Begin STORED DATA
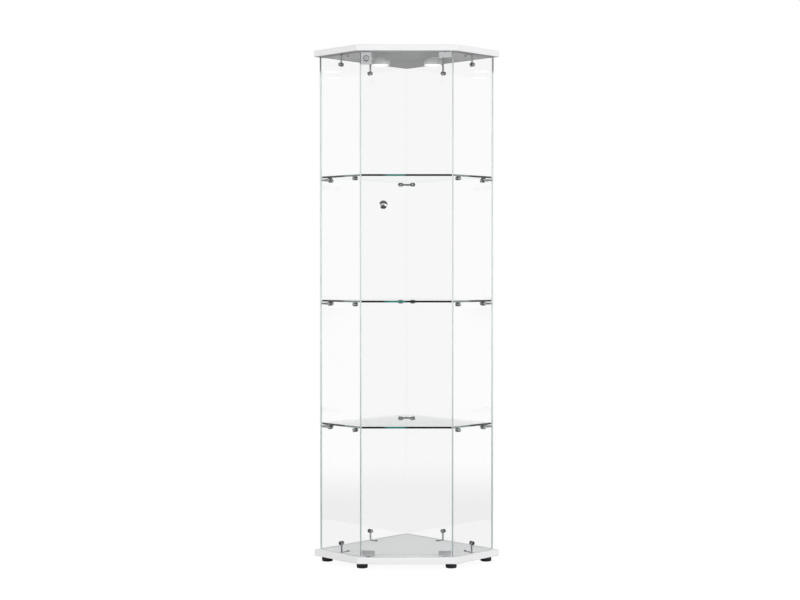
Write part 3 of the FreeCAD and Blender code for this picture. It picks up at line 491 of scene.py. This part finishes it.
lamp_low, lamp_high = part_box("lamp_housing_right")
wall_tree, wall_shader, _ = grained("lamp_wall", WALL_DARK, 0.45, 0.01, Drift=0.03)
# painted light: the wall glows, brighter towards the lens and towards the other lamp
down = fade(wall_tree, lamp_high.z - GLOW_START, lamp_low.z + GLOW_FULL, UPWARDS)
inwards = fade(wall_tree, lamp_high.x - GLOW_INSET, lamp_low.x + GLOW_INSET, mirrored=1.0)
share = calculate(wall_tree, "MULTIPLY_ADD", inwards, 1.0 - GLOW_OUTER, GLOW_OUTER)
painted_glow_mask = calculate(wall_tree, "MULTIPLY", down, share)
painted_glow_color = mixed_color(wall_tree, painted_glow_mask, NO_GLOW, WALL_PAINTED_GLOW_COLOR)
feed(wall_tree, wall_shader, {"Emission Color": painted_glow_color, "Emission Strength": WALL_PAINTED_GLOW})
print("lens glow", LENS_GLOW, "wall glow", WALL_PAINTED_GLOW)

# %% [markdown]
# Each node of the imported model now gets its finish, as the record names it. The pieces that are
# made anew below take the place of some of these nodes.

# %% Finish every node
finish_of = {part["node"]: part["material_slot"] for part in frame["record"]["subparts"]}
body_of = {n: b for b, ns in frame["record"]["behaviour"]["bodies"].items() for n in ns}
OTHER_FINISH = {"board_screws": "dark_screw"}  # where a look differs from the record's finish
for node_name, node in nodes.items():
    node.data.materials.clear()
    node.data.materials.append(materials[OTHER_FINISH.get(node_name, finish_of[node_name])])
print("finished", len(nodes), "nodes with", len(materials), "materials")

# %% [markdown]
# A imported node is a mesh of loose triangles. Where a piece needs more than one finish or softer
# edges, a copy has its points merged and its flat faces joined, and stands for the node from then
# on. It rides on the node's body, so it moves with the door or stays with the case.

# %% Pieces from merged copies
MERGE_DISTANCE = 1e-6
FLAT_ANGLE = math.radians(0.5)
SMOOTH_ANGLE = math.radians(32)


def merged_copy(node_name):
    """A new object with the node's mesh, its points merged and its flat faces joined."""
    mesh = nodes[node_name].data.copy()
    for layer in [a.name for a in mesh.attributes if a.name in ("custom_normal", "sharp_face")]:
        mesh.attributes.remove(mesh.attributes[layer])
    cleaner = bmesh.new()
    cleaner.from_mesh(mesh)
    bmesh.ops.remove_doubles(cleaner, verts=cleaner.verts, dist=MERGE_DISTANCE)
    bmesh.ops.dissolve_limit(
        cleaner, angle_limit=FLAT_ANGLE, verts=cleaner.verts, edges=cleaner.edges
    )
    cleaner.to_mesh(mesh)
    cleaner.free()
    mesh.materials.clear()
    return bpy.data.objects.new(node_name + "_piece", mesh)


def show(piece, node_name):
    """The piece stands for this node and rides on its body."""
    bpy.context.scene.collection.objects.link(piece)
    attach(piece, body_of[node_name])
    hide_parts(node_name)


def shade(mesh):
    """Smooth shading, except over edges sharper than SMOOTH_ANGLE."""
    mesh.shade_smooth()
    mesh.set_sharp_from_angle(angle=SMOOTH_ANGLE)


def of_faces(mesh, what):
    """One row of three numbers for each face: its "normal" or its "center"."""
    numbers = np.empty(len(mesh.polygons) * 3, np.float32)
    mesh.polygons.foreach_get(what, numbers)
    return numbers.reshape(-1, 3)


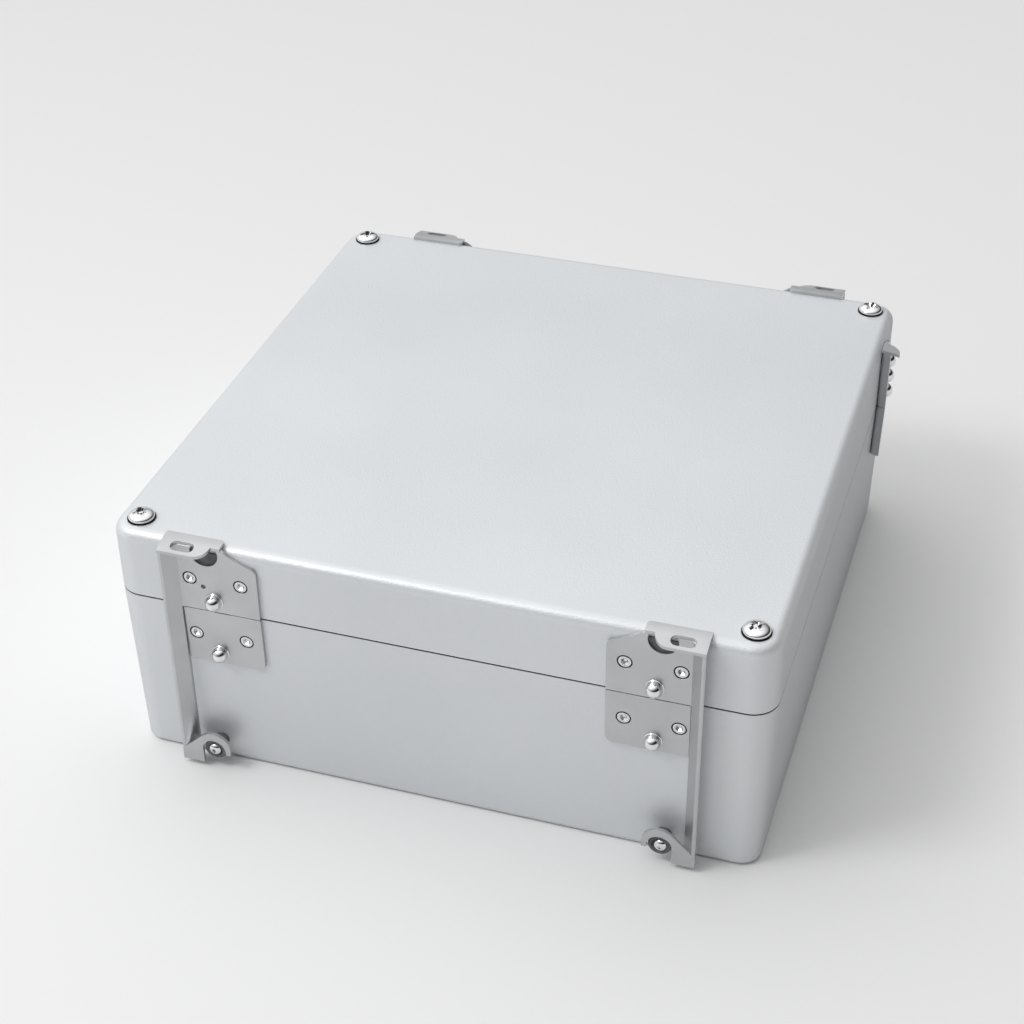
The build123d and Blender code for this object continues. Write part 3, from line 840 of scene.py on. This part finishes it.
def make_world():
    """A soft light from above and the left that fades towards the low front and right. The camera
    sees plain paper all round, and metal sees that paper low down and the light above it."""
    world = bpy.data.worlds.new("studio")
    world.use_nodes = True
    tree = world.node_tree
    way = put(tree, "ShaderNodeTexCoord", output="Generated")
    bright_way = Vector(SKY_TOWARDS).normalized()
    facing = put(tree, "ShaderNodeVectorMath", {
        0: way, 1: bright_way}, output="Value", operation="DOT_PRODUCT")
    light = tree.nodes["Background"]
    light.inputs["Color"].default_value = (*SKY_COLOUR, 1)
    tree.links.new(faded(tree, facing, SKY_FADE, SKY_DARK, SKY_BRIGHT), light.inputs["Strength"])
    paper = put(tree, "ShaderNodeBackground", {"Color": (*PAPER_COLOUR, 1)})
    seen = put(tree, "ShaderNodeMixShader", {
        "Fac": share_of_paper(tree, way), 1: light.outputs["Background"], 2: paper})
    tree.links.new(seen, tree.nodes["World Output"].inputs["Surface"])
    bpy.context.scene.world = world


def make_key_softbox():
    """The lamp on the left, turned towards the case."""
    data = bpy.data.lights.new("key_softbox", "AREA")
    data.shape = "SQUARE"
    data.size = KEY_SIZE
    data.energy = KEY_POWER
    lamp = new_object("key_softbox", data)
    lamp.location = KEY_PLACE
    way = Vector(KEY_TARGET) - Vector(KEY_PLACE)
    lamp.rotation_euler = way.to_track_quat("-Z", "Y").to_euler()


def make_camera():
    """The camera at the photograph's viewing angle."""
    data = bpy.data.cameras.new("camera")
    data.lens = CAMERA_LENS
    data.sensor_width = CAMERA_SENSOR
    data.sensor_fit = "HORIZONTAL"
    data.clip_end = CAMERA_REACH
    camera = new_object("camera", data)
    azimuth, elevation, roll = (math.radians(a) for a in (CAMERA_AZIMUTH, CAMERA_ELEVATION, CAMERA_ROLL))
    level = math.cos(elevation)
    back = Vector((math.sin(azimuth) * level, -math.cos(azimuth) * level, math.sin(elevation)))
    right = Vector((math.cos(azimuth), math.sin(azimuth), 0))
    up = back.cross(right)
    turned_right = right * math.cos(roll) + up * math.sin(roll)
    turned_up = up * math.cos(roll) - right * math.sin(roll)
    turn = Matrix((turned_right, turned_up, back)).transposed().to_4x4()
    camera.matrix_world = Matrix.Translation(CAMERA_PLACE) @ turn
    bpy.context.scene.camera = camera


dress_cad_nodes()
make_sheets()
make_eye_shade_pads()
make_gasket()
make_fasteners()
make_floor()
make_world()
make_key_softbox()
make_camera()
bpy.context.scene.view_settings.view_transform = "Standard"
End STORED DATA
§ REQUIREMENT
Going through the data above, count the lines where the string "finishes" appears, and answer with only that number.

§ RESPONSE BELOW
2